▸ **Work instructions**: Output every record word for word.

[Stored dataset items]
──────────────────────────────
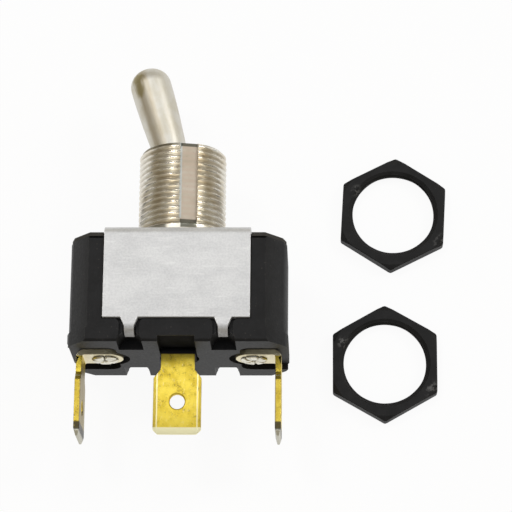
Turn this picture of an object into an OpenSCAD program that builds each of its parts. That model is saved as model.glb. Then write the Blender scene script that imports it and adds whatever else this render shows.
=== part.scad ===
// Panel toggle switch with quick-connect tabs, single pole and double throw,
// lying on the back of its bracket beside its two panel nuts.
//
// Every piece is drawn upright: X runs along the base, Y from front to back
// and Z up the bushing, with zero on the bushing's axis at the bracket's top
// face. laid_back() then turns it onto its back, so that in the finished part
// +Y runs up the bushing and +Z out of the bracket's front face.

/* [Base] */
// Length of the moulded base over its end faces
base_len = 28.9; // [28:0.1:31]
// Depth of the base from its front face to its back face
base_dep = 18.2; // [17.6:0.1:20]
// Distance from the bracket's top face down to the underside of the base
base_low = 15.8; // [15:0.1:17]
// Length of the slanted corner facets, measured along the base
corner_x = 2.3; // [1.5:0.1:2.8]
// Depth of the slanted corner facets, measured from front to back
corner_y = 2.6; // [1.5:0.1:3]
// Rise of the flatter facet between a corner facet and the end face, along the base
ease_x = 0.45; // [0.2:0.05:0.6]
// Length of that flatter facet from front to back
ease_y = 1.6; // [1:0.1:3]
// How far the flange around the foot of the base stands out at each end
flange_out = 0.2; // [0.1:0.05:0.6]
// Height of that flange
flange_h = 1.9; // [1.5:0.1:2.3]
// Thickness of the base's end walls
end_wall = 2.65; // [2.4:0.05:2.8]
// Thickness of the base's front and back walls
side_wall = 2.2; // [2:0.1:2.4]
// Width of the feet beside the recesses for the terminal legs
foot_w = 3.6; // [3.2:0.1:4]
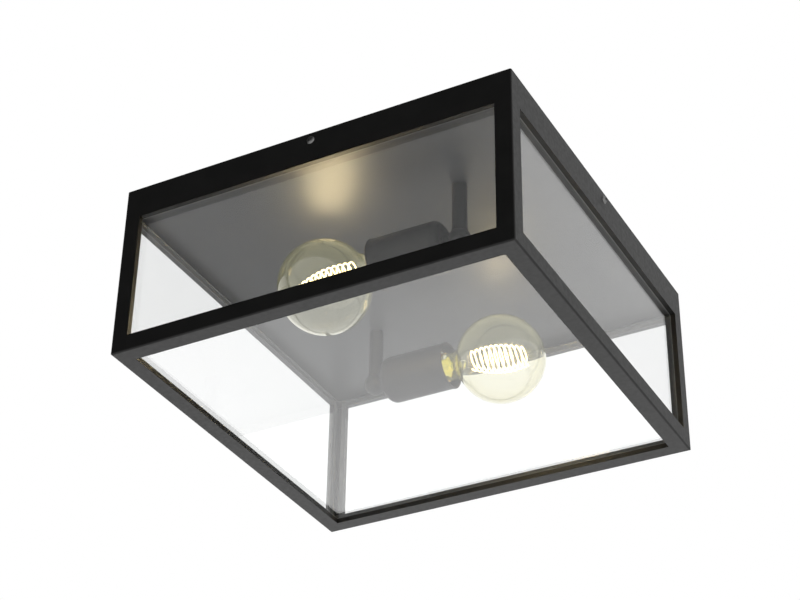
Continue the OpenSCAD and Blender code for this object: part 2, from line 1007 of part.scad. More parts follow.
──────────────────────────────
▸ **In response**:
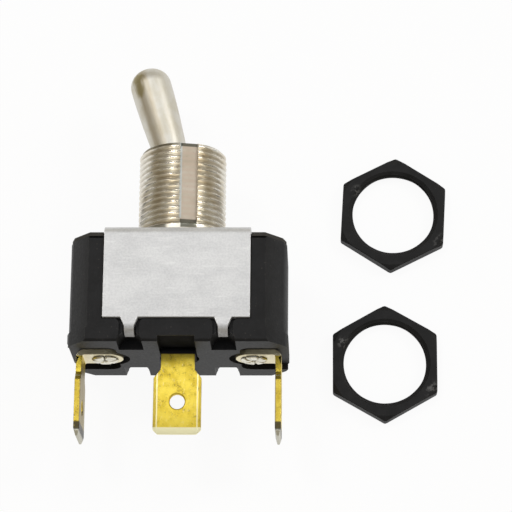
Turn this picture of an object into an OpenSCAD program that builds each of its parts. That model is saved as model.glb. Then write the Blender scene script that imports it and adds whatever else this render shows.
=== part.scad ===
// Panel toggle switch with quick-connect tabs, single pole and double throw,
// lying on the back of its bracket beside its two panel nuts.
//
// Every piece is drawn upright: X runs along the base, Y from front to back
// and Z up the bushing, with zero on the bushing's axis at the bracket's top
// face. laid_back() then turns it onto its back, so that in the finished part
// +Y runs up the bushing and +Z out of the bracket's front face.

/* [Base] */
// Length of the moulded base over its end faces
base_len = 28.9; // [28:0.1:31]
// Depth of the base from its front face to its back face
base_dep = 18.2; // [17.6:0.1:20]
// Distance from the bracket's top face down to the underside of the base
base_low = 15.8; // [15:0.1:17]
// Length of the slanted corner facets, measured along the base
corner_x = 2.3; // [1.5:0.1:2.8]
// Depth of the slanted corner facets, measured from front to back
corner_y = 2.6; // [1.5:0.1:3]
// Rise of the flatter facet between a corner facet and the end face, along the base
ease_x = 0.45; // [0.2:0.05:0.6]
// Length of that flatter facet from front to back
ease_y = 1.6; // [1:0.1:3]
// How far the flange around the foot of the base stands out at each end
flange_out = 0.2; // [0.1:0.05:0.6]
// Height of that flange
flange_h = 1.9; // [1.5:0.1:2.3]
// Thickness of the base's end walls
end_wall = 2.65; // [2.4:0.05:2.8]
// Thickness of the base's front and back walls
side_wall = 2.2; // [2:0.1:2.4]
// Width of the feet beside the recesses for the terminal legs
foot_w = 3.6; // [3.2:0.1:4]
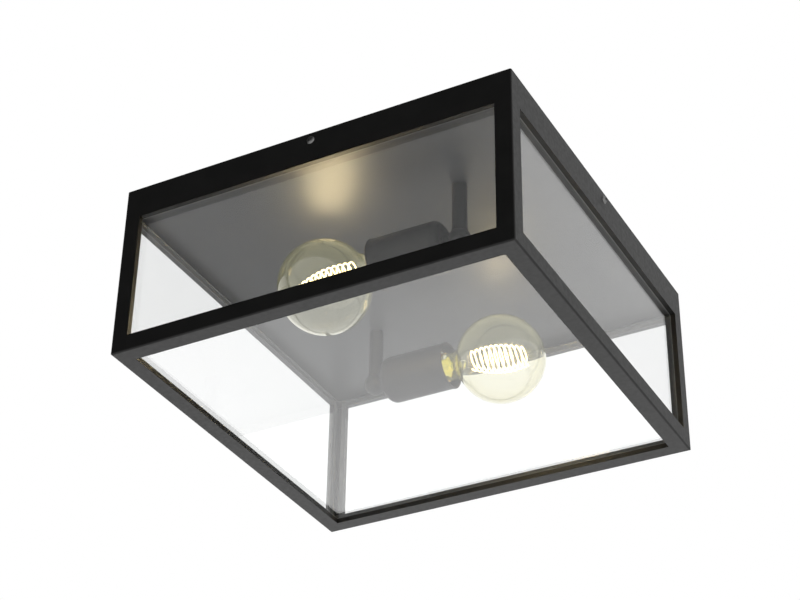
Continue the OpenSCAD and Blender code for this object: part 2, from line 1007 of part.scad. More parts follow.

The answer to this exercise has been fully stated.